▸ **Given information**
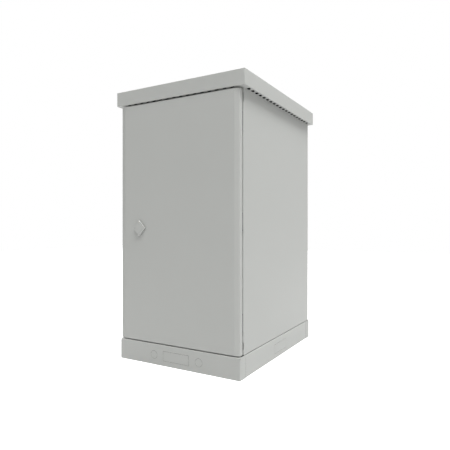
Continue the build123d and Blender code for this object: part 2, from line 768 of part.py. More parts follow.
with BuildPart() as door_panel:
    with BuildSketch(Plane.XY.offset(door_bottom_z)):
        add(door_section.sketch)
    extrude(amount=door_height)
    upright = door_panel.edges().filter_by(Axis.Z)
    creases = upright.filter_by(lambda edge: abs(edge.center().X) < side_x - bevel_width / 2)
    fillet(door_panel.edges() - creases, fold_radius)
    add(door_cavity.part, mode=Mode.SUBTRACT)
    with BuildSketch(Plane.XZ.offset(-door_rear_y)):
        with Locations((0, door_middle_z)):
            Rectangle(2 * (side_x - door_lip), door_height - 2 * door_lip)
    extrude(amount=door_sheet, mode=Mode.SUBTRACT)
    with BuildSketch(Plane.XZ.offset(-door_front_y)):
        with Locations((lock_x, lock_z)):
            Circle(barrel_radius + slack)
    extrude(amount=-door_sheet, mode=Mode.SUBTRACT)
finish(door_panel.part, "door_panel")

# Door stiffeners, hat sections across the inner face
stiffener_half = frame_x + body_sheet / 2 - seal_width / 2 - stiffener_end_gap
foot_y = door_inner_y + door_sheet / 2
for step, name in ((-1, "lower"), (1, "upper")):
    middle_z = door_middle_z + step * (door_height / 2 - stiffener_from_end)
    low_z = middle_z - stiffener_height / 2
    high_z = middle_z + stiffener_height / 2
    with BuildPart() as stiffener:
        with BuildSketch(Plane.YZ):
            add(folded(
                [
                    (foot_y, low_z - stiffener_lip),
                    (foot_y, low_z),
                    (foot_y + stiffener_depth, low_z),
                    (foot_y + stiffener_depth, high_z),
                    (foot_y, high_z),
                    (foot_y, high_z + stiffener_lip),
                ],
                door_sheet, fold_radius))
        extrude(amount=stiffener_half, both=True)
    finish(stiffener.part, f"{name}_door_stiffener")

# Door seal, a ring that meets the lip around the opening
seal_depth = frame_y - seal_lip - seal_clearance - door_inner_y
with BuildPart() as door_seal:
    with BuildSketch(Plane.XZ.offset(-door_inner_y)):
        with Locations((0, door_middle_z)):
            Rectangle(2 * frame_x + body_sheet + seal_width, opening_height + body_sheet + seal_width)
            Rectangle(
                2 * frame_x + body_sheet - seal_width,
                opening_height + body_sheet - seal_width,
                mode=Mode.SUBTRACT)
    extrude(amount=-seal_depth)
finish(door_seal.part, "door_seal")

# Hinges: a leaf on the door's lip, a cranked leaf through the frame's cut-out, and a pin
knuckle_height = (hinge_height - 2 * knuckle_gap) / 3
leaf_end_x = hinge_x - knuckle_radius - knuckle_gap
cut_inner_x = side_x - hinge_cut_edge - hinge_cut_width
for name, hinge_z in zip(hinge_names, hinge_zs):
    hinge_low_z = hinge_z - hinge_height / 2
    hinge_high_z = hinge_z + hinge_height / 2
    with BuildPart() as door_leaf:
        with BuildSketch(Plane.XY.offset(hinge_low_z)):
            with Locations((leaf_end_x - leaf_width / 2, door_rear_y + leaf_sheet / 2)):
                Rectangle(leaf_width, leaf_sheet)
        extrude(amount=hinge_height)
        with BuildSketch(Plane.XY.offset(hinge_z - knuckle_height / 2)):
            with Locations(((leaf_end_x + hinge_x) / 2, door_rear_y + leaf_sheet / 2)):
                Rectangle(hinge_x - leaf_end_x, leaf_sheet)
            with Locations((hinge_x, hinge_y)):
                Circle(knuckle_radius)
                Circle(pin_radius + pin_play, mode=Mode.SUBTRACT)
        extrude(amount=knuckle_height)
    finish(door_leaf.part, f"{name}_hinge_door_leaf")

    with BuildPart() as body_leaf:
        with BuildSketch(Plane.XY.offset(hinge_low_z)):
            with Locations(((cut_inner_x + frame_x) / 2, frame_inner_y + leaf_sheet / 2)):
                Rectangle(cut_inner_x - frame_x, leaf_sheet)
        extrude(amount=hinge_height)
        for knuckle_z in (hinge_low_z, hinge_high_z - knuckle_height):
            with BuildSketch(Plane.XY.offset(knuckle_z)):
                add(folded(
                    [
                        (cut_inner_x - leaf_sheet, frame_inner_y + leaf_sheet / 2),
                        (cut_inner_x + leaf_sheet, frame_inner_y + leaf_sheet / 2),
                        (hinge_x, hinge_y),
                    ],
                    leaf_sheet, leaf_sheet))
                with Locations((hinge_x, hinge_y)):
                    Circle(knuckle_radius)
                    Circle(pin_radius + pin_play, mode=Mode.SUBTRACT)
            extrude(amount=knuckle_height)
    finish(body_leaf.part, f"{name}_hinge_body_leaf")

    with BuildPart() as hinge_pin:
        with BuildSketch(Plane.XY.offset(hinge_low_z)):
            with Locations((hinge_x, hinge_y)):
                Circle(pin_radius)
        extrude(amount=hinge_height)
        with BuildSketch(Plane.XY.offset(hinge_high_z)):
            with Locations((hinge_x, hinge_y)):
                Circle(knuckle_radius - pin_play)
        extrude(amount=pin_head)
    finish(hinge_pin.part, f"{name}_hinge_pin")

# Lock housing: a diamond flange on the door, a barrel through it, and its nut inside
with BuildPart() as lock_housing:
    with BuildSketch(Plane.XZ.offset(-door_front_y)):
        with Locations((lock_x, lock_z)):
            add(rhombus(cover_width - 2 * cover_reveal, cover_height - 2 * cover_reveal, cover_corner))
    extrude(amount=flange_thickness)
    with BuildSketch(Plane.XZ.offset(-door_front_y)):
        with Locations((lock_x, lock_z)):
            Circle(barrel_radius)
    extrude(amount=-barrel_length)
    with BuildSketch(Plane.XZ.offset(flange_thickness - door_front_y)):
        with Locations((lock_x, lock_z)):
            Circle(insert_radius + insert_play)
    extrude(amount=-(flange_thickness + barrel_length), mode=Mode.SUBTRACT)
    with BuildSketch(Plane.XZ.offset(flange_thickness - door_front_y)):
        with Locations((lock_x, lock_z + rivet_rise)):
            Circle(rivet_radius)
    extrude(amount=-flange_thickness, mode=Mode.SUBTRACT)
finish(lock_housing.part, "lock_housing")

with BuildPart() as lock_nut:
    with BuildSketch(Plane.XZ.offset(-door_inner_y)):
        with Locations((lock_x, lock_z)):
            RegularPolygon(lock_nut_width / 2, 6, major_radius=False)
            Circle(barrel_radius + insert_play, mode=Mode.SUBTRACT)
    extrude(amount=-lock_nut_height)
finish(lock_nut.part, "lock_nut")

# Lock insert with its key socket in front and a square tail behind
insert_front_y = door_front_y - flange_thickness + slack
insert_rear_y = door_front_y + barrel_length + slack
with BuildPart() as lock_insert:
    with BuildSketch(Plane.XZ.offset(-insert_front_y)):
        with Locations((lock_x, lock_z)):
            Circle(insert_radius)
    extrude(amount=insert_front_y - insert_rear_y)
    with BuildSketch(Plane.XZ.offset(-insert_rear_y)):
        with Locations((lock_x, lock_z)):
            Rectangle(lock_square, lock_square)
    extrude(amount=insert_rear_y - cam_rear_y)
    with BuildSketch(Plane.XZ.offset(-insert_front_y)):
        with Locations((lock_x, lock_z)):
            Circle(key_bore_radius)
            Rectangle(2 * (key_bore_radius + key_bit), key_bit)
            Circle(key_pin_radius, mode=Mode.SUBTRACT)
    extrude(amount=-key_depth, mode=Mode.SUBTRACT)
finish(lock_insert.part, "lock_insert")

# Cam with the two pins that drive the rods
cam_radius = cam_pin_reach + rod_pin_radius + cam_rim
with BuildPart() as lock_cam:
    with BuildSketch(Plane.XZ.offset(-cam_front_y)):
        with Locations((lock_x, lock_z)):
            Circle(cam_radius)
            Rectangle(lock_square, lock_square, mode=Mode.SUBTRACT)
    extrude(amount=-cam_sheet)
    with BuildSketch(Plane.XZ.offset(-cam_rear_y)):
        with Locations(
                (lock_x + cam_pin_near, lock_z - rod_stroke / 2),
                (lock_x - cam_pin_near, lock_z + rod_stroke / 2)):
            Circle(rod_pin_radius)
    extrude(amount=-(cam_rod_gap + rod_sheet + cam_rod_gap))
finish(lock_cam.part, "lock_cam")

# Protective cover that hangs on a rivet in front of the flange
cover_back_y = door_front_y - flange_thickness - cover_gap
with BuildPart() as lock_cover:
    with BuildSketch(Plane.XZ.offset(-cover_back_y)):
        with Locations((lock_x, lock_z)):
            add(rhombus(cover_width, cover_height, cover_corner))
    extrude(amount=cover_rim)
    chamfer(lock_cover.faces().sort_by(Axis.Y)[0].edges(), cover_sheet / 2)
    with BuildSketch(Plane.XZ.offset(-cover_back_y)):
        with Locations((lock_x, lock_z)):
            add(rhombus(cover_width - 2 * cover_sheet, cover_height - 2 * cover_sheet, cover_corner - cover_sheet))
        with Locations((lock_x, lock_z + rivet_rise)):
            Circle(rivet_head, mode=Mode.SUBTRACT)
    extrude(amount=cover_rim - cover_sheet, mode=Mode.SUBTRACT)
    with BuildSketch(Plane.XZ.offset(cover_rim - cover_back_y)):
        with Locations((lock_x, lock_z + rivet_rise)):
            Circle(rivet_radius + insert_play)
        with Locations((lock_x - cover_width / 2 + sealing_hole_inset, lock_z)):
            Circle(sealing_hole_radius)
    extrude(amount=-cover_rim, mode=Mode.SUBTRACT)
finish(lock_cover.part, "lock_cover")

cover_front_y = cover_back_y - cover_rim
with BuildPart() as cover_rivet:
    with BuildSketch(Plane.XZ.offset(-door_front_y)):
        with Locations((lock_x, lock_z + rivet_rise)):
            Circle(rivet_radius)
    extrude(amount=door_front_y - cover_front_y + insert_play)
    with BuildSketch(Plane.XZ.offset(insert_play - cover_front_y)):
        with Locations((lock_x, lock_z + rivet_rise)):
            Circle(rivet_head)
    extrude(amount=rivet_head_height, taper=25)
finish(cover_rivet.part, "cover_rivet")

# Lock rods, flat bars with a cross slot for the cam pin, and their guides on the door
rod_slot_near = cam_pin_near - rod_pin_radius - rod_pin_play
rod_slot_far = cam_pin_reach + rod_pin_radius + rod_pin_play
guide_half = rod_width / 2 + guide_wall
leg_x = guide_half + guide_sheet / 2
for rise, name, tip_z in (
        (1, "upper", opening_top_z - rod_tip_gap),
        (-1, "lower", opening_bottom_z + rod_tip_gap)):
    rod_x = lock_x + rise * rod_spacing / 2
    slot_z = lock_z - rise * rod_stroke / 2
    tail_z = slot_z - rise * rod_end
    guide_z = tip_z - rise * guide_inset
    with BuildPart() as lock_rod:
        with BuildSketch(Plane.XZ.offset(-rod_front_y)):
            with Locations((rod_x, (tail_z + tip_z) / 2)):
                Rectangle(rod_width, abs(tip_z - tail_z))
            with Locations((lock_x + rise * (rod_slot_near + rod_slot_far) / 2, slot_z)):
                Rectangle(rod_slot_far - rod_slot_near, 2 * (rod_pin_radius + rod_pin_play), mode=Mode.SUBTRACT)
        extrude(amount=-rod_sheet)
        tip = lock_rod.edges().filter_by(Axis.Y).group_by(Axis.Z)[-1 if rise > 0 else 0]
        chamfer(tip, rod_width / 4)
    finish(lock_rod.part, f"{name}_lock_rod")

    with BuildPart() as rod_bracket:
        with BuildSketch(Plane.XY.offset(guide_z - guide_height / 2)):
            with Locations((rod_x, 0)):
                add(folded(
                    [
                        (-leg_x - guide_foot, door_inner_y + guide_sheet / 2),
                        (-leg_x, door_inner_y + guide_sheet / 2),
                        (-leg_x, rod_rear_y + guide_wall + guide_sheet / 2),
                        (leg_x, rod_rear_y + guide_wall + guide_sheet / 2),
                        (leg_x, door_inner_y + guide_sheet / 2),
                        (leg_x + guide_foot, door_inner_y + guide_sheet / 2),
                    ],
                    guide_sheet, fold_radius))
        extrude(amount=guide_height)
    finish(rod_bracket.part, f"{name}_rod_bracket")

    with BuildPart() as rod_slider:
        with BuildSketch(Plane.XY.offset(guide_z - guide_height / 2)):
            with Locations((rod_x, (rod_front_y + rod_rear_y) / 2)):
                RectangleRounded(2 * guide_half, rod_sheet + 2 * guide_wall, guide_wall / 2)
                Rectangle(rod_width + 2 * guide_play, rod_sheet + 2 * guide_play, mode=Mode.SUBTRACT)
        extrude(amount=guide_height)
    finish(rod_slider.part, f"{name}_rod_slider")
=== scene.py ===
import json
import math

import bpy
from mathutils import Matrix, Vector

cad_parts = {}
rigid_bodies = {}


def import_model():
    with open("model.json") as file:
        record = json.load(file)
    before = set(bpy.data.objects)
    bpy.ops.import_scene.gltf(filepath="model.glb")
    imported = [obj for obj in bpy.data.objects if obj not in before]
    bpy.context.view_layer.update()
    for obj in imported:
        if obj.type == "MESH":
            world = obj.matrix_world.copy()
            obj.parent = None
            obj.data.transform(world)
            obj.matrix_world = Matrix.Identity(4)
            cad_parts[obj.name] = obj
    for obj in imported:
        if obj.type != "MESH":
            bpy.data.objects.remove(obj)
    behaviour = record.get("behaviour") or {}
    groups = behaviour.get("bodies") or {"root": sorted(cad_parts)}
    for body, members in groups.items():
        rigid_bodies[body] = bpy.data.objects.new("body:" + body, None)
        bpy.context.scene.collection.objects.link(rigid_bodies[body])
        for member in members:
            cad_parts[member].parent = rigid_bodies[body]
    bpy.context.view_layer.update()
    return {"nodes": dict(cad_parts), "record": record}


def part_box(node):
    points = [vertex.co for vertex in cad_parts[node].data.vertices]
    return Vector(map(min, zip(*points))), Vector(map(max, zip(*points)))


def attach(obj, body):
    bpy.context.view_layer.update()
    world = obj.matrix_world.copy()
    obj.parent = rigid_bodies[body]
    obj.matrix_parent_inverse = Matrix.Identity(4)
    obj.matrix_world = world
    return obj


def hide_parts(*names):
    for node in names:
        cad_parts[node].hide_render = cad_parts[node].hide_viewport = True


for leftover in list(bpy.data.objects):  # the start file's own cube, lamp and camera
    bpy.data.objects.remove(leftover, do_unlink=True)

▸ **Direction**
Starting with the line that contains "Rectangle(rod_width + 2", repeat each line exactly, and stop once the line that contains "obj.data.transform(world)" has been repeated.

▸ **Solution for this problem**
                Rectangle(rod_width + 2 * guide_play, rod_sheet + 2 * guide_play, mode=Mode.SUBTRACT)
        extrude(amount=guide_height)
    finish(rod_slider.part, f"{name}_rod_slider")
=== scene.py ===
import json
import math

import bpy
from mathutils import Matrix, Vector

cad_parts = {}
rigid_bodies = {}


def import_model():
    with open("model.json") as file:
        record = json.load(file)
    before = set(bpy.data.objects)
    bpy.ops.import_scene.gltf(filepath="model.glb")
    imported = [obj for obj in bpy.data.objects if obj not in before]
    bpy.context.view_layer.update()
    for obj in imported:
        if obj.type == "MESH":
            world = obj.matrix_world.copy()
            obj.parent = None
            obj.data.transform(world)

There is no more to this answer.